When I was in my first year of university, I was poor as dirt. I was 18 years old and it was my first time out on my own. And unlike most of my friends, who had secured a dorm in resident housing, I’d forgotten to send in my forms, so I ended up bunking in a friend-of-a-friend’s mom’s basement. After trolling the school bulletin boards (I didn’t even have my own cell phone), I managed to find a graduate student in need of a roommate.
I’ll never forget that apartment. The old guys across the hall grew pot, which my roommate and I gladly accepted when they gifted some to us. We had a small kitchen, carpeted floors, and a big balcony. I would hang my head out the window to smoke and watch the neighbours. The apartment was freezing during winter, but I couldn’t find a thermostat in my room. I gave up and suffered all season long, only to later discover it was behind my closet door. Yes, I was that lazy and stupid.
I didn’t even have furniture when I moved in, so I fashioned drawers out of cardboard boxes and shoved them into my closet. My desktop computer sat on the floor and I did my homework hunched over in a sort of made-up yoga position. My bed was two twin mattresses shoved together with a foam roll-out on top. I ate basmati rice with canned tomatoes for dinner every night. I got a job at a Chinese bakery, where I sat in the back greasing pans for six hours a day, then cleaned them off for the remainder of the shift. I was fired after about a month. I got mono and almost dropped out (but didn’t.) Even the flies on my wall knew I was a mess.
Unable to purchase my own luxuries, it was like a Christmas charity drive every time I inherited a friend’s old pair of Dr. Martens or my mom would buy me “the nice” shampoo. Even though these instances of generosity were rare, they did come along.
However, even though you can make a case to your parents about money for toiletries or clothes, you will never get a sex-toy allowance. Luckily, you don’t need one. There are plenty of things around your shithole of a home that will make great companions. Among them…
Electric toothbrush: I didn’t invent this idea. I'm going to blame Lena Dunham, since it was first brought to my attention in an episode of her obnoxious yet addictive TV show, Girls. Obviously, you don’t go brush-head first, and be sure to keep a layer of fabric between you and the handle. Only lend this toothbrush to sleep-over guests who have crossed you.
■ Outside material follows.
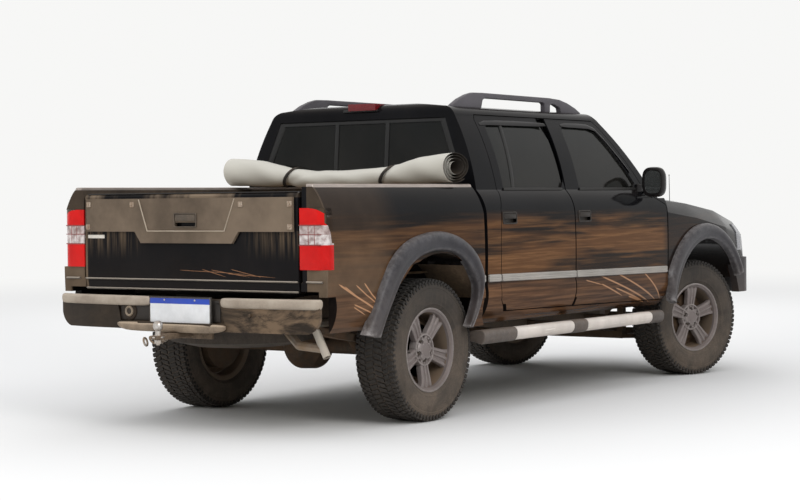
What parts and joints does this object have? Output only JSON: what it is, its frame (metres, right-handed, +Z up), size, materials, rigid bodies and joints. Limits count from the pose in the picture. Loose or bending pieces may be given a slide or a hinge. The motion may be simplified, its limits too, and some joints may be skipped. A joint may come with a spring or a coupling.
{
  "type": "pickup truck",
  "caption": "Double-cab pickup truck with an open cargo bed, rolled bed cover, side steps, roof rails and a tow ball; wheels turn and steer, doors, hood and tailgate open.",
  "frame": {"origin": "on the ground below the middle of the truck's bounding box", "axes": "+X forward, +Y to the truck's left, +Z up"},
  "size_m": [5.235, 1.972, 1.754],
  "materials": {
    "body_paint": "gloss black with dust",
    "frame_steel": "matte black",
    "cast_iron": "dull, dusty",
    "exhaust_steel": "dull",
    "tow_chrome": "bright with wear",
    "flare_plastic": "satin, weathered",
    "bumper_plastic": "satin, dusty",
    "grille_plastic": "gloss",
    "tank_plastic": "matte",
    "tail_lens": "clear gloss red",
    "head_lens": "clear gloss",
    "tinted_glass": "dark tint",
    "step_alloy": "brushed, scuffed",
    "rail_grey": "satin grey",
    "bed_rail_alloy": "satin",
    "wheel_alloy": "painted, dusty",
    "tyre": "matte, dusty",
    "spare_rubber": "matte",
    "trim_plastic": "grained",
    "seat_fabric": "woven",
    "cover_vinyl": "dusty vinyl"
  },
  "bodies": {
    "root": {"frame_rails": "frame_steel", "cab_floor": "body_paint", "cab_shell": "body_paint", "fixed_glass": "tinted_glass", "front_wings": "body_paint", "headlamps": "head_lens", "grille": "grille_plastic", "front_bumper": "bumper_plastic", "wheel_flares": "flare_plastic", "cargo_bed": "body_paint", "bed_rails": "bed_rail_alloy", "tail_lamps": "tail_lens", "rear_bumper": "bumper_plastic", "tow_hitch": "tow_chrome", "powertrain": "cast_iron", "rear_axle": "cast_iron", "front_suspension": "cast_iron", "exhaust": "exhaust_steel", "fuel_tank": "tank_plastic", "spare_wheel": "spare_rubber", "side_steps": "step_alloy", "roof_rails": "rail_grey", "dashboard": "trim_plastic", "seats": "seat_fabric", "tonneau_roll": "cover_vinyl"},
    "knuckle_left": {"knuckle_left": "cast_iron"},
    "knuckle_right": {"knuckle_right": "cast_iron"},
    "door_front_left": {"door_front_left": "body_paint", "glass_front_left": "tinted_glass"},
    "door_front_right": {"door_front_right": "body_paint", "glass_front_right": "tinted_glass"},
    "door_rear_left": {"door_rear_left": "body_paint", "glass_rear_left": "tinted_glass"},
    "door_rear_right": {"door_rear_right": "body_paint", "glass_rear_right": "tinted_glass"},
    "hood": {"hood": "body_paint"},
    "tailgate": {"tailgate": "body_paint"},
    "fuel_lid": {"fuel_lid": "body_paint"},
    "steering_wheel": {"steering_wheel": "trim_plastic"},
    "wheel_front_left": {"tyre_front_left": "tyre", "rim_front_left": "wheel_alloy"},
    "wheel_front_right": {"tyre_front_right": "tyre", "rim_front_right": "wheel_alloy"},
    "wheel_rear_left": {"tyre_rear_left": "tyre", "rim_rear_left": "wheel_alloy"},
    "wheel_rear_right": {"tyre_rear_right": "tyre", "rim_rear_right": "wheel_alloy"}
  },
  "joints": [
    {"name": "steer_left", "type": "hinge", "parent": "root", "child": "knuckle_left", "pos_m": [1.7495, 0.62, 0.372], "axis": [0, 0, 1], "range_deg": [-16, 48]},
    {"name": "steer_right", "type": "hinge", "parent": "root", "child": "knuckle_right", "pos_m": [1.7495, -0.62, 0.372], "axis": [0, 0, 1], "range_deg": [-16, 48]},
    {"name": "steering_turn", "type": "hinge", "parent": "root", "child": "steering_wheel", "pos_m": [0.7325, 0.37, 1.035], "axis": [-0.9063, 0, 0.4226], "range_deg": [-270, 810]},
    {"name": "spin_front_left", "type": "hinge", "parent": "knuckle_left", "child": "wheel_front_left", "pos_m": [1.77431, 0.70651, 0.372], "axis": [0.2756, 0.9613, 0], "continuous": true},
    {"name": "spin_front_right", "type": "hinge", "parent": "knuckle_right", "child": "wheel_front_right", "pos_m": [1.72469, -0.70651, 0.372], "axis": [0.2756, 0.9613, 0], "continuous": true},
    {"name": "spin_rear_left", "type": "hinge", "parent": "root", "child": "wheel_rear_left", "pos_m": [-1.3725, 0.697, 0.372], "axis": [0, 1, 0], "continuous": true},
    {"name": "spin_rear_right", "type": "hinge", "parent": "root", "child": "wheel_rear_right", "pos_m": [-1.3725, -0.697, 0.372], "axis": [0, 1, 0], "continuous": true},
    {"name": "door_front_left_swing", "type": "hinge", "parent": "root", "child": "door_front_left", "pos_m": [1.1385, 0.846, 0.84], "axis": [0, 0, -1], "range_deg": [0, 62]},
    {"name": "door_front_right_swing", "type": "hinge", "parent": "root", "child": "door_front_right", "pos_m": [1.1385, -0.846, 0.84], "axis": [0, 0, 1], "range_deg": [0, 62]},
    {"name": "door_rear_left_swing", "type": "hinge", "parent": "root", "child": "door_rear_left", "pos_m": [-0.0285, 0.846, 0.84], "axis": [0, 0, -1], "range_deg": [0, 62]},
    {"name": "door_rear_right_swing", "type": "hinge", "parent": "root", "child": "door_rear_right", "pos_m": [-0.0285, -0.846, 0.84], "axis": [0, 0, 1], "range_deg": [0, 62]},
    {"name": "hood_lift", "type": "hinge", "parent": "root", "child": "hood", "pos_m": [1.3875, 0, 1.15], "axis": [0, -1, 0], "range_deg": [0, 50]},
    {"name": "tailgate_drop", "type": "hinge", "parent": "root", "child": "tailgate", "pos_m": [-2.3275, 0, 0.724], "axis": [0, -1, 0], "range_deg": [0, 90]},
    {"name": "fuel_lid_swing", "type": "hinge", "parent": "root", "child": "fuel_lid", "pos_m": [-2.0285, 0.86, 0.98], "axis": [0, 0, -1], "range_deg": [0, 90]}
  ],
  "couplings": [
    {"joint": "steer_right", "follows": "steer_left", "ratio": 1},
    {"joint": "steering_turn", "follows": "steer_left", "ratio": 16.875}
  ]
}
Washing machine: In your broke-ass life, the washing machine is probably very risky because I doubt you have an en-suite situation. However, if you and a Tinder date can lock the laundry room door behind you, I highly suggest banging on the washing machine right after you pop in a load. Butt vibrations are awesome.
Showerhead: The classic. If you didn’t figure this out in your youth, then go have a shower. Now.
Back massager: Did you know that the Hitachi Magic Wand – the godmother of all such devices – was originally invented to massage a woman’s body, not her clit? It wasn’t until some progressive sex educator in the 1970s started using it in her classes, to teach women about healthy masturbation, that it became a go-to for the southern region. And the Wand didn’t truly become "The Wand" until that one episode of Sex and the City gave it the legitimacy it needed. Hitachi then ditched the toy, leaving bona fide sex-toy companies to come up with their own versions. Even if you can’t get your hands on the original Wand, I’m sure someone you know over the age of 40 who owns one. Snag it!
Your phone: Wrap it in a pair of undies, hit vibrate, and off you go. You could probably check Twitter at the same time.
Happy masturbating, you penniless souls!